The U.S. Forest Service has denied a request by public lands advocates to extend a comment period for the controversial Valle Seco land exchange.
Colorado Wild Public Lands and San Juan Citizen’s Alliance had requested additional time in order to analyze the recent release of land appraisals related to the project.
The documents were released after the official comment period had expired.
In a Jan. 7 letter denying the additional comment period, Deputy Regional Forester Jacqueline Buchanan stated that regulations do not allow for extension of objection filing periods.
“The objection response date has already been extended the allowable 30 days,” Buchanan wrote. “An additional extension is not allowed under 36 CFR 218.26. Therefore, your request cannot be granted.”
A written response to objectors’ concerns associated with the release and opportunity to review the appraisals will be issued by the national forest by Jan. 21, the letter states. A final decision on the land exchange will be made by San Juan Forest Supervisor Kara Chadwick.

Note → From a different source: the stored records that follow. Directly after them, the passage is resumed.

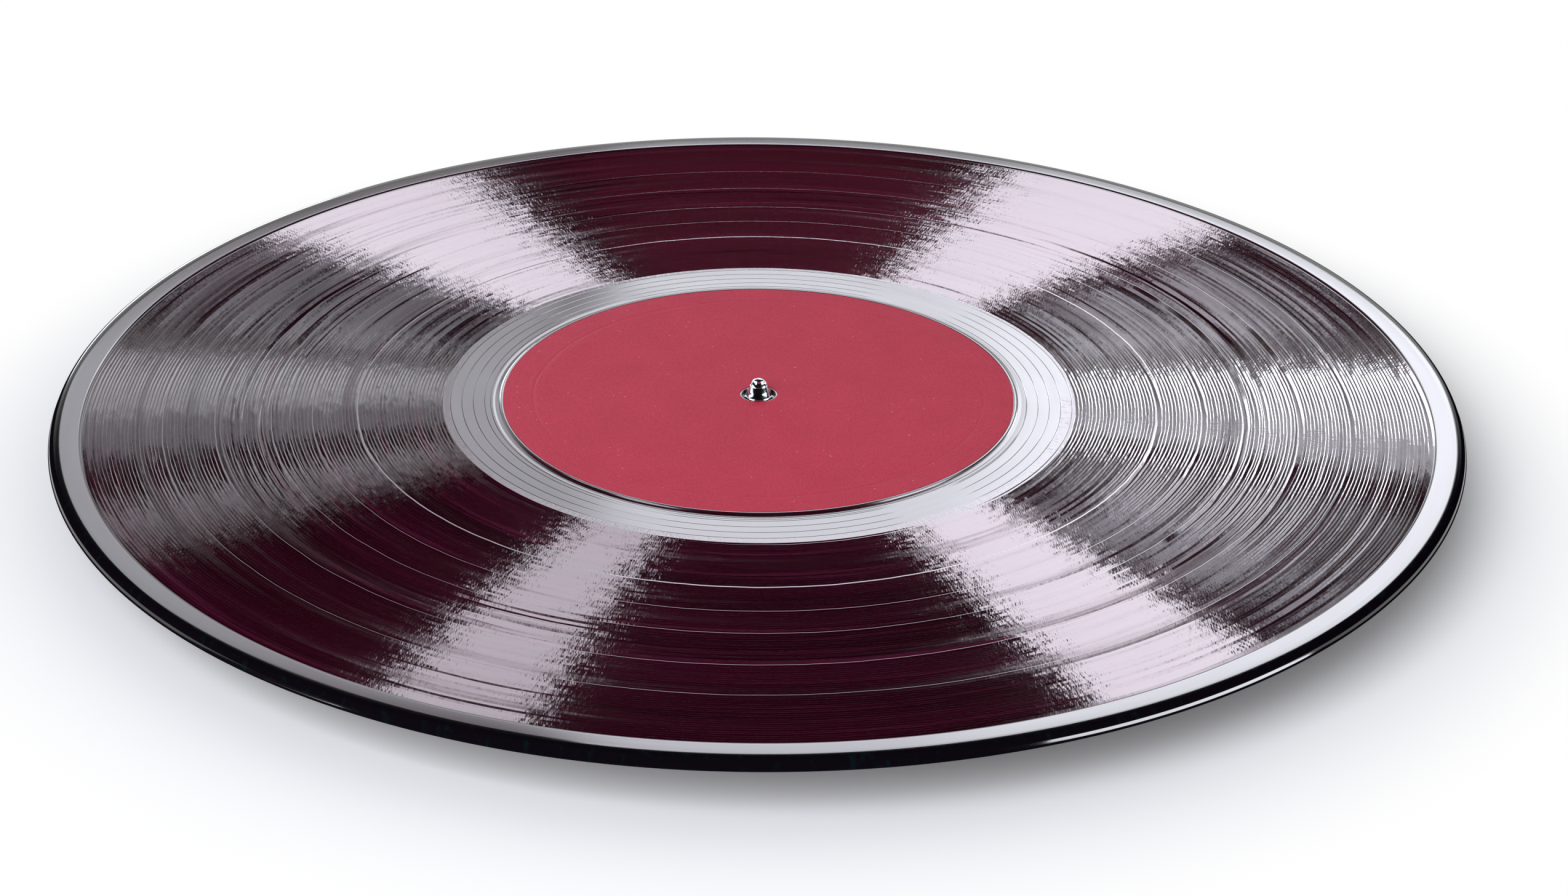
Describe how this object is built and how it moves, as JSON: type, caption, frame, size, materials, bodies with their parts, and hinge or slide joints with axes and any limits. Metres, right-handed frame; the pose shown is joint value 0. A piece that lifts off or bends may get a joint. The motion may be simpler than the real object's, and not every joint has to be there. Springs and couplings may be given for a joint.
{
  "type": "vinyl record",
  "caption": "Long playing record: pressed vinyl disc with a raised rim and grooves on both sides, a paper label on each side, and a short metal centre spindle that it spins on.",
  "frame": {"origin": "centre of the record's underside, on the spin axis", "axes": "+Z along the spin axis, out of side A"},
  "size_m": [0.3016, 0.3016, 0.0059],
  "materials": {
    "vinyl": "glossy dark wine red pressed vinyl",
    "label_paper": "plain uncoated crimson paper",
    "chrome": "polished"
  },
  "bodies": {
    "spindle": {"spindle": "chrome"},
    "record": {"vinyl_disc": "vinyl", "label_side_a": "label_paper", "label_side_b": "label_paper"}
  },
  "joints": [
    {"name": "record_spin", "type": "hinge", "parent": "spindle", "child": "record", "pos_m": [0, 0, 0.0008], "axis": [0, 0, 1], "continuous": true}
  ]
}
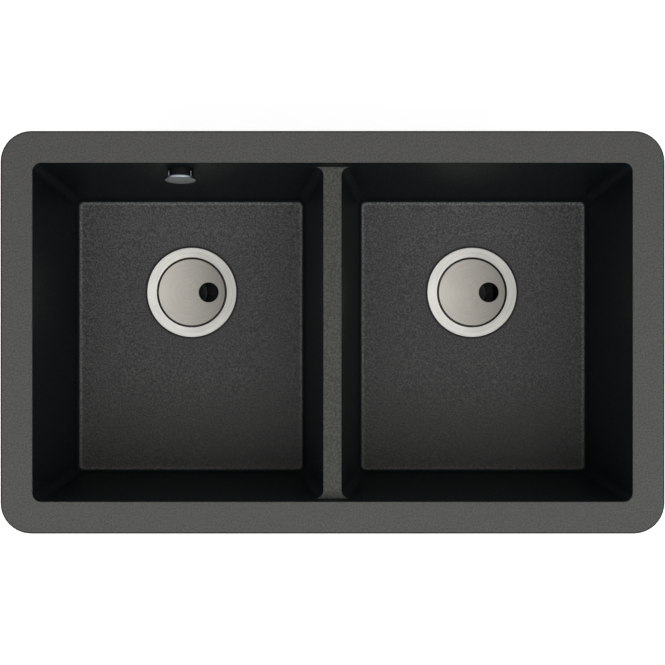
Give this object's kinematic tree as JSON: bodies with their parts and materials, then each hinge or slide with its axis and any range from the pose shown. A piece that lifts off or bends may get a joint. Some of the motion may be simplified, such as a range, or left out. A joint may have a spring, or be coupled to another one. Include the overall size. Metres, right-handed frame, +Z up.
{
  "type": "double bowl kitchen sink",
  "caption": "Undermount double bowl sink in dark stone composite with a lowered divider, basket wastes under flat covers, and an overflow hose.",
  "frame": {"origin": "centre of the rim's top face, which is the plane of the worktop's underside", "axes": "+Z up, +Y towards the back where the overflow is, +X to the right seen from the front"},
  "size_m": [0.765, 0.464, 0.2966],
  "materials": {
    "stone_composite": "satin moulded granite composite, fine grain",
    "brushed_steel": "brushed",
    "chrome": "polished chrome plate",
    "black_rubber": "matt moulded rubber",
    "white_plastic": "moulded polypropylene",
    "grey_plastic": "moulded polypropylene",
    "black_plastic": "moulded polypropylene"
  },
  "bodies": {
    "sink": {"sink_body": "stone_composite", "left_waste_flange": "brushed_steel", "left_rim_gasket": "black_rubber", "left_floor_gasket": "black_rubber", "left_waste_body": "white_plastic", "left_centre_screw": "brushed_steel", "right_waste_flange": "brushed_steel", "right_rim_gasket": "black_rubber", "right_floor_gasket": "black_rubber", "right_waste_body": "white_plastic", "right_centre_screw": "brushed_steel", "overflow_cap": "chrome", "overflow_collar": "grey_plastic", "overflow_washer": "black_rubber", "overflow_elbow": "white_plastic", "overflow_hose": "grey_plastic", "hose_top_nut": "white_plastic", "hose_bottom_nut": "white_plastic"},
    "left_basket": {"left_strainer_basket": "black_plastic", "left_basket_knob": "black_plastic", "left_plug_holder": "black_plastic", "left_plug_seal": "black_rubber"},
    "left_cover": {"left_drain_cover": "brushed_steel"},
    "right_basket": {"right_strainer_basket": "black_plastic", "right_basket_knob": "black_plastic", "right_plug_holder": "black_plastic", "right_plug_seal": "black_rubber"},
    "right_cover": {"right_drain_cover": "brushed_steel"}
  },
  "joints": [
    {"name": "left_basket_lift", "type": "slide", "parent": "sink", "child": "left_basket", "axis": [0, 0, 1], "range_m": [0, 0.25]},
    {"name": "left_cover_lift", "type": "slide", "parent": "left_basket", "child": "left_cover", "axis": [0, 0, 1], "range_m": [0, 0.22]},
    {"name": "right_basket_lift", "type": "slide", "parent": "sink", "child": "right_basket", "axis": [0, 0, 1], "range_m": [0, 0.25]},
    {"name": "right_cover_lift", "type": "slide", "parent": "right_basket", "child": "right_cover", "axis": [0, 0, 1], "range_m": [0, 0.22]}
  ]
}
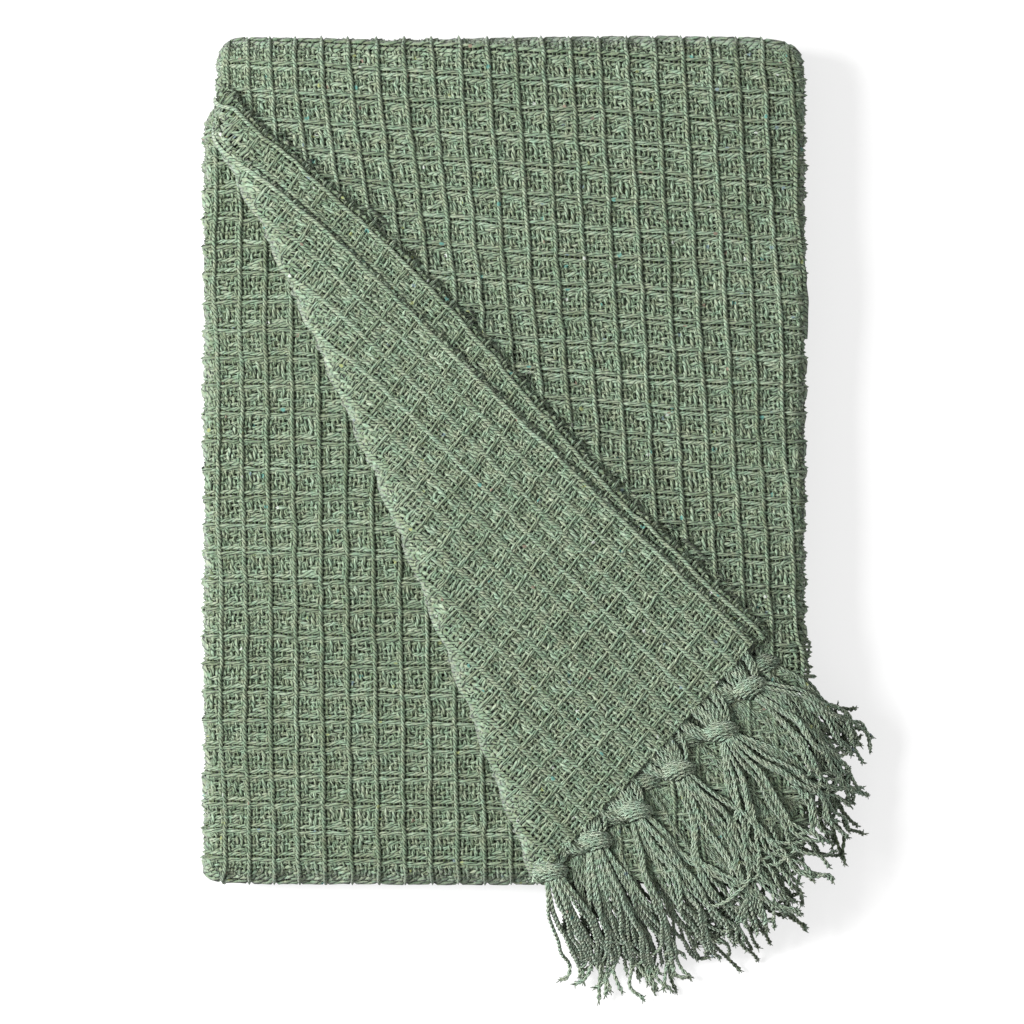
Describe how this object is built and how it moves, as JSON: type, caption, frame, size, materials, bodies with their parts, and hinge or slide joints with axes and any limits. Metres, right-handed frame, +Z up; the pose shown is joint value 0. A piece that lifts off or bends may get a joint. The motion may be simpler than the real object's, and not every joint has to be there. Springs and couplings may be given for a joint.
{
  "type": "waffle weave cotton blanket",
  "caption": "Folded waffle weave cotton throw blanket with one corner turned over and a knotted fringe.",
  "frame": {"origin": "under the middle of the folded blanket's bounding box, on the surface it rests on", "axes": "+Z up, +Y along the pile towards its upper fold, +X towards the side where the fringe hangs out"},
  "size_m": [0.3707, 0.5268, 0.0643],
  "materials": {
    "waffle_cotton": "matte sage green cotton in a deep waffle weave, with pale ridges, darker pockets and small flecks",
    "fringe_cotton": "matte sage green two-ply cotton strands, gathered and knotted"
  },
  "bodies": {
    "root": {"waffle_cloth": "waffle_cotton", "knotted_fringe": "fringe_cotton"}
  },
  "joints": []
}
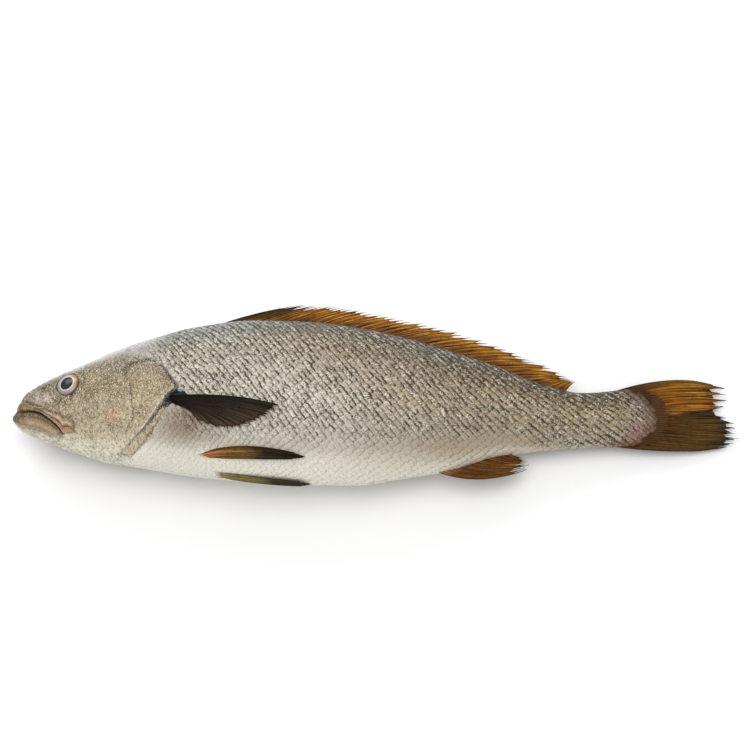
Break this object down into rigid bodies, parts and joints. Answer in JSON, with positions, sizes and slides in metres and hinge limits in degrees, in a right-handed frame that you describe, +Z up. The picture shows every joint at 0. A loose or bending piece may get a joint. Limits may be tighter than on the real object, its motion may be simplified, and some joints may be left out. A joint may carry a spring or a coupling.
{
  "type": "whole raw fish",
  "caption": "Whole raw croaker lying on its flank, with folded fins, closed mouth, shut gill cover and silvery brown scaled skin.",
  "frame": {"origin": "bottom centre of the fish's box, on the surface that it lies on", "axes": "+X from head to tail, +Y from belly to back, +Z up out of the left flank"},
  "size_m": [0.6028, 0.1584, 0.0775],
  "materials": {
    "flank_skin": "wet scaled skin, silvery beige with dark brown scale edges",
    "head_skin": "wet bare skin, mottled brown and olive",
    "fin": "wet amber to dark brown membrane over rays",
    "iris": "wet silver and gold",
    "pupil": "glossy blue-black"
  },
  "bodies": {
    "root": {"fish": "flank_skin"}
  },
  "joints": []
}
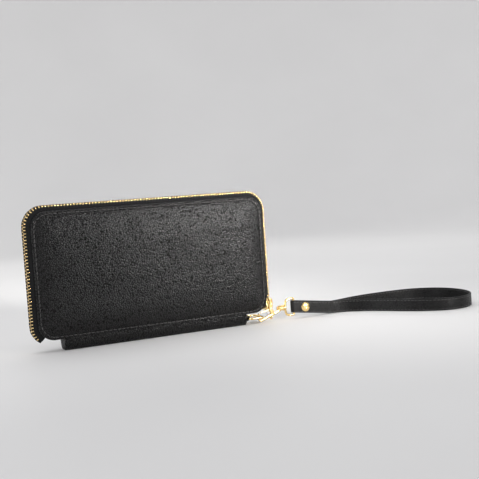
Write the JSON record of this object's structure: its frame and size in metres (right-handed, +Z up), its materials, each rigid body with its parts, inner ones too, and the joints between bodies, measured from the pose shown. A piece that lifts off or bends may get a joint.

The late release of the appraisals and denial of additional public comment to review them shows a lack transparency by the government agency, said Jimbo Buickerood, San Juan Citizen’s lands and forest protection program manager.
“They want to just move it along, and were not forthcoming,” he said. “We were shortchanged on information. They never held public meetings on the project or had open-invite tours. Out of fairness, let the public get the information with enough time.”
Both groups said they plan to submit additional comments regardless.
The Journal reached out to Chadwick for comment on the issue, but has not heard from her.
CWPL sued the U.S. Forest Service in October 2021 for the appraisal records, and on Dec. 22, 2021, while the lawsuit was pending, the Forest Service released the appraisal documents, more than a year after the Freedom of Information Act request.
The land swap in Archuleta County is between billionaire landowner Kelcy Warren and the San Juan National Forest. The project has received preliminary approval and is in the objection period. A final decision is expected soon.
According to the land swap, the Forest Service would convey nine parcels of federal land totaling 380 acres to private owner Warren and three others.
In exchange, the Forest Service would obtain Warren’s nearby 800-acre Valle Seco private inholding, which would become public land and is critical habitat for deer and elk. Warren proposed the land exchange.
Attempts to reach Warren at his company Energy Transfer were not successful Tuesday.
Objectors argue that transferring public lands to private property owners is not in the public interest. The land that would be lost is used for public recreation and includes designated roadless areas. Opponents are concerned the newly acquired private land could spur development that harms the environment adjacent to public lands.
Of the 380 acres slated to be taken out of federal ownership, 175 acres are designated as Colorado Roadless Areas that complement the nearby South San Juan Wilderness Area.
The Forest Service asserts it is a fair trade because the Valle Seco parcel includes critical big game wildlife habitat and is surrounded by national forest. By becoming public land, the potential for development in the inholding is eliminated.
According to the released appraisals, the nine federal parcels totaling 380 acres are worth $3.086 million, and the 880-acre private Valle Seco parcel is worth $3.080 million. The appraisals were conducted by William B. Love Appraisals Inc. of Cortez.
To augment the loss in roadless areas from the land swap, the U.S. National Forest Service is considering expanding the Winter Hills/Serviceberry Mountain Colorado Roadless Area by 529 to 7,954 acres, according to the environmental assessment. The decision is pending.